A Recent News Article with Some Commentary:
Swiss voters approved a ban on full facial coverings including niqab (veil for the face, except the eyes) and burqa in nearly all public places. This passed referendum means facial covering will be banned in public spaces, in public offices, in shops and restaurants, and include city streets and the countryside.
Exceptions to this ban include places of worship and other sacred sites. A face covering may be allowed for health and security reasons, weather-related issues, and in situations where it’s considered a “local custom” to do so (think carnivals and special holidays). Tourists will also be affected by the ban. Would it be snarky to say that virtually no future visitors to Switzerland will be dissuaded to visit simply because of the “burqa ban?” I doubt it. And the Swiss know that too, tourist is an important part of Switzerland’s economy and tourist industry officials shouldn't be about this new referendum.

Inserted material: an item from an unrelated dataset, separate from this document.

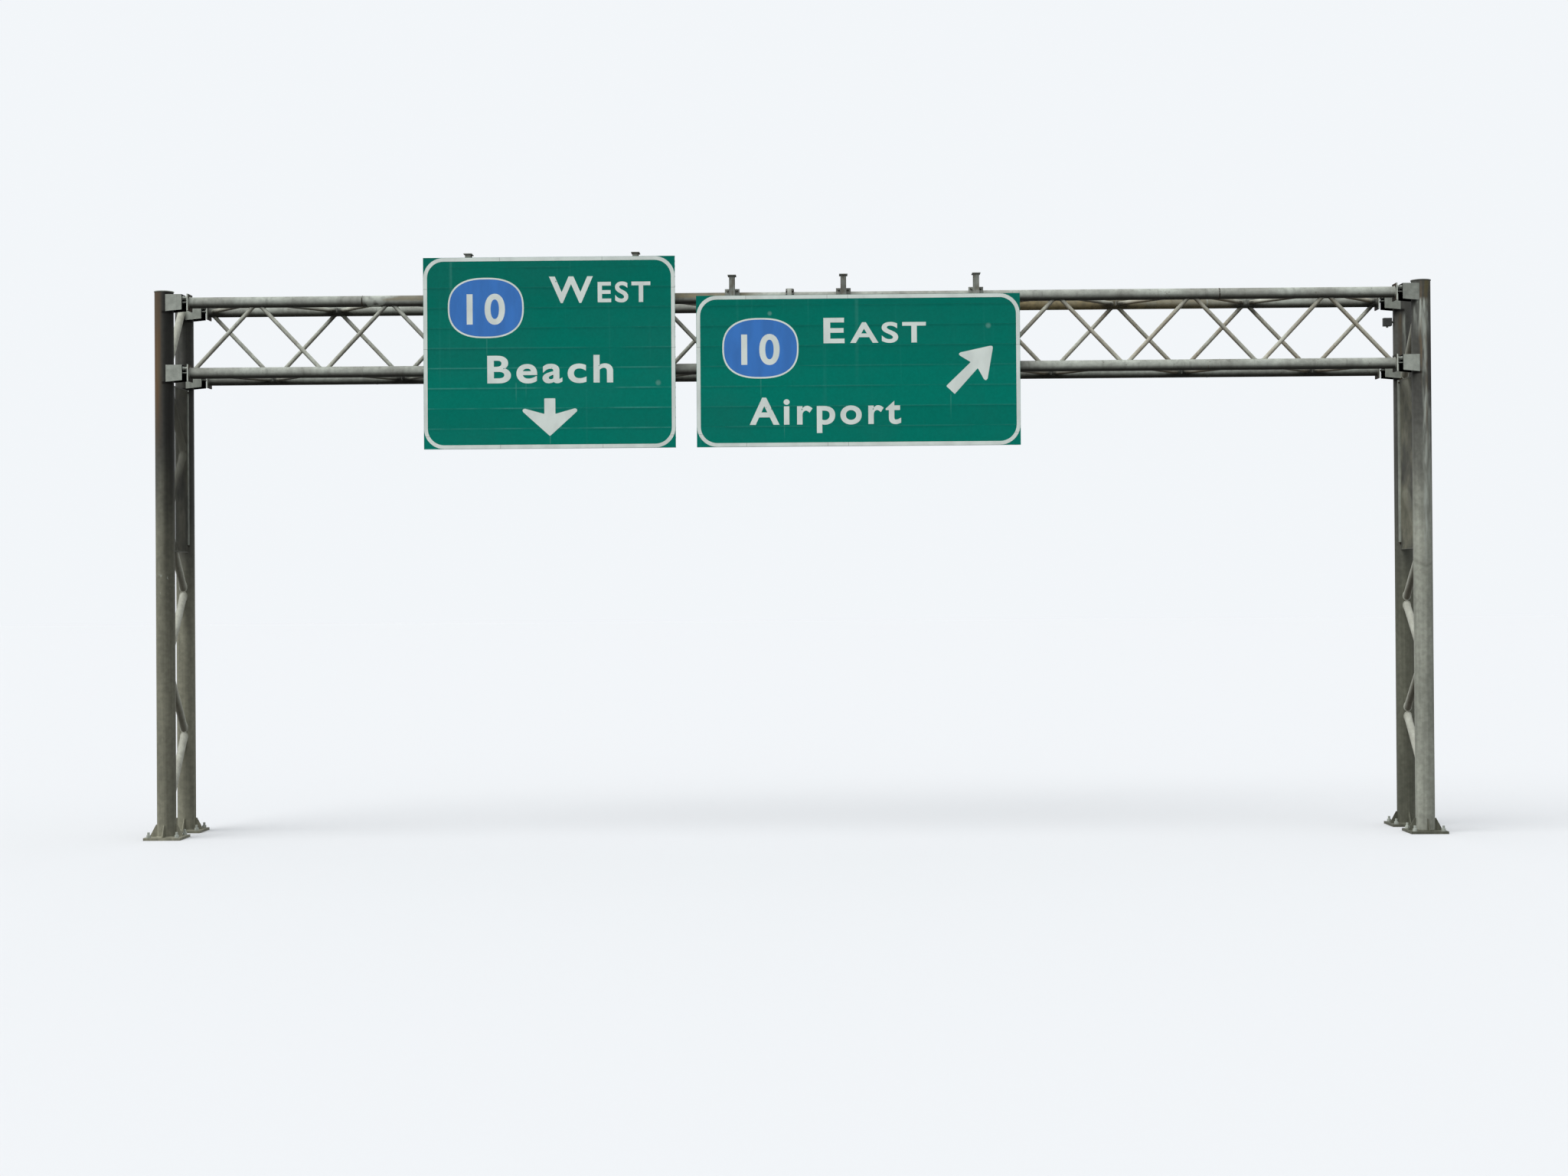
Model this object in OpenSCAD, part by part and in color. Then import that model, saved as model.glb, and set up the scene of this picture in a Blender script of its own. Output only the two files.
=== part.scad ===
// Overhead sign gantry: a four-chord tubular truss on two laced pipe towers, with two hung guide signs.
// Millimetres. X runs along the truss, Y away from the signs' faces, Z up from the undersides of the base plates.

/* [Truss] */
// Number of bays between the end nodes
bays = 9; // [7:1:11]
// Length of one bay along the truss
bay_l = 2032; // [1900:1:2200]
// Height between the axes of the bottom and top chords
truss_h = 1076; // [950:1:1250]
// Depth between the axes of the front and rear chords
truss_d = 1067; // [950:1:1250]
// Height of the bottom chords' axes above the base
chord_z = 7100; // [6800:1:7600]
// Outside diameter of a chord pipe
chord_od = 168.3; // [140:0.1:200]
// Wall of a chord pipe
chord_wall = 7.1; // [5:0.1:12]
// Outside diameter of the web and bracing tubes
web_od = 63.5; // [50:0.1:76]
// Distance from midspan to each half's last web node
splice_set = 250; // [200:1:350]

/* [Splices and end plates] */
// Outside diameter of a midspan splice flange
flange_od = 280; // [240:1:320]
// Thickness of a splice flange
flange_t = 32; // [20:1:45]
// Side of a square chord end plate
end_plate = 254; // [220:1:300]
// Thickness of a chord end plate
end_plate_t = 19; // [12:1:24]
// How far an end plate's outer face stands outside the end node
end_reach = 32; // [24:1:60]

/* [Posts] */
// Outside diameter of a post
post_od = 285; // [265:0.5:310]
// Wall of a post
post_wall = 9.5; // [8:0.5:16]
// Distance from a tower's centre plane to the truss's end nodes
post_offset = 412; // [390:1:480]
// Height of a post's top above the top chords' axes
post_rise = 165; // [150:1:260]
// Thickness of a post cap
cap_t = 12; // [6:1:20]
// How far a cap overhangs its post
cap_over = 7; // [4:1:25]

/* [Tower lacing] */
// Outside diameter of a lacing pipe
lace_od = 114.3; // [90:0.1:130]
// Least height of the lowest lacing node above the base
lace_foot = 350; // [300:1:600]
// How far inside a post's surface the lacing's axes meet
lace_set = 15; // [10:1:24]
// Height of one lacing panel on the left tower
left_panel = 1100; // [900:1:1300]
// Drop of the left tower's first node below the top chords' axes
left_top_drop = 0; // [0:1:60]
// Drop of the left tower's second node below the bottom chords' axes
left_low_drop = 30; // [0:1:80]
// Height of one lacing panel on the right tower
right_panel = 862; // [800:1:1100]
// Drop of the right tower's first node below the top chords' axes
right_top_drop = 196; // [100:1:240]
// Drop of the right tower's second node below the bottom chords' axes
right_low_drop = 148; // [60:1:200]

/* [Base plates] */
// Side of a square base plate
base_side = 560; // [520:1:680]
// Thickness of a base plate
base_t = 38; // [25:1:50]
// Distance between anchor bolt holes
bolt_pitch = 430; // [410:1:470]
// Diameter of an anchor bolt hole
bolt_hole = 41; // [30:1:48]
// Diameter of the drain hole in the middle of a base plate
drain_d = 150; // [80:1:200]
// Height of a base gusset
gusset_h = 180; // [120:1:220]
// Width of a base gusset where it stands on the plate
gusset_w = 105; // [80:1:110]
// Thickness of a base gusset
gusset_t = 16; // [10:1:22]

/* [Seats] */
// Width of a seat box across its side plates
seat_w = 262; // [240:1:264]
// Height of a seat box's top above its chord's axis
seat_top = 121; // [100:1:135]
// Depth of a side plate below the chord's axis at the post
seat_drop_post = 141; // [120:1:160]
// Depth of a side plate below the chord's axis at the free end
seat_drop_end = 113; // [90:1:125]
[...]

The Swiss People’s Party is one right-wing group that supports this ban. A proposal that they helped compose doesn’t mention Islam specifically, but some more centrists and left-wing individuals think the ban is discriminatory. The Swiss Council of Religions, which represents all major religious regions of Switzerland, criticized the proposal and stressed that religious freedom should allow certain religious dress codes.
According to a new book by Andreas Tunger-Zanetti, a researcher who has studied Islam in Switzerland for nearly 15 years said, “Virtually nobody wears a burqa in Switzerland and maybe 30 or so women wear a niqab.” She’s essentially saying the approved referendum was pointless, if only 30 or so women may be impacted.” If you do some math for context, the population of Switzerland is 8,654,622, where according to the author, only 30 or so women wear a niqab. To get to only 1% of the population (86,546) wearing a niqab, the current amount of 30 would have to be multiplied by 2,884 times to get to that amount. In other words, this is a silly and unnecessary referendum to be doing in the current political climate.
According to Amnesty International, the burqa and niqab ban is considered “anti-Muslim.” Could it just mean the Swiss want to maintain a certain dress protocol established by the majority -- a protocol of dress that has been around all the Swiss Cantons for centuries? An important responsibility of many Swiss elders is to ensure younger and more impressionable citizens learn the ‘Swiss Way’ regarding the culture, norms, and standards. The majority of Swiss are convinced that formal/informal rules help to maintain a well-functioning country.
If the Swiss had banned any worshiping in mosques or individual homes, one could say it’s anti-Muslim. If the Swiss banned plain, black long dresses, one could say it’s anti-Muslim. But a burqa and niqab, this becomes an entirely different question.
For safety and security concerns, don't people in public need to show their faces? I'll sound cheesy but it's about a human being (stranger) seeing another human walking towards each other in a city park. They may not speak to each other, but on some levels, they have connected somehow. I disarm by showing my face in public and encourage others to do so. Public spaces may help you interact with strangers but public I believe it means, study the language, learn all important Swiss customs and norms. At a bare minimum, show your face, I hate to sound robotic but seeing some other face is the epitome of humanity. Isn't this a critical part of our humanity, while in public spaces, should not be covered up and hidden from others?
Indeed, I have strong opinions about assimilation, especially from immigrants or newcomers to our country. When you're no longer in your home country, you have plenty of work to do....besides actual work and school and other activities.
Learn the language as quickly as possible, even if you begin with the basics, it will be appreciated by your new country. Watch how citizens behave in city streets, or department stores. If you follow the flow in public, that makes a big difference toward assimilation. And try not to compare how some things are better back home mentality, that's not a winning strategy.
The Human Rights Committee from the UN claims that this ban might confine Muslim women to their homes. I don’t know if this Committee did its homework with this issue, it appears a very, very slight amount is impacted, like 30. If this is true, is the Human Rights Committee suggesting that only 30 women might stay home because of this ban?
With this new ban, if there are a few Muslim women who are fearful to be seen in public without a face covering, those more moderate Muslim women need to help socialize those women who fear the ban. More assimilated Muslim women can teach new arrivals on ways to assimilate here in Switzerland and yet, remain devout and practicing Muslim. The government can help to try to educate the reasons behind the ban, but ultimately, businesses or individuals can make the most difference with this cultural assimilation.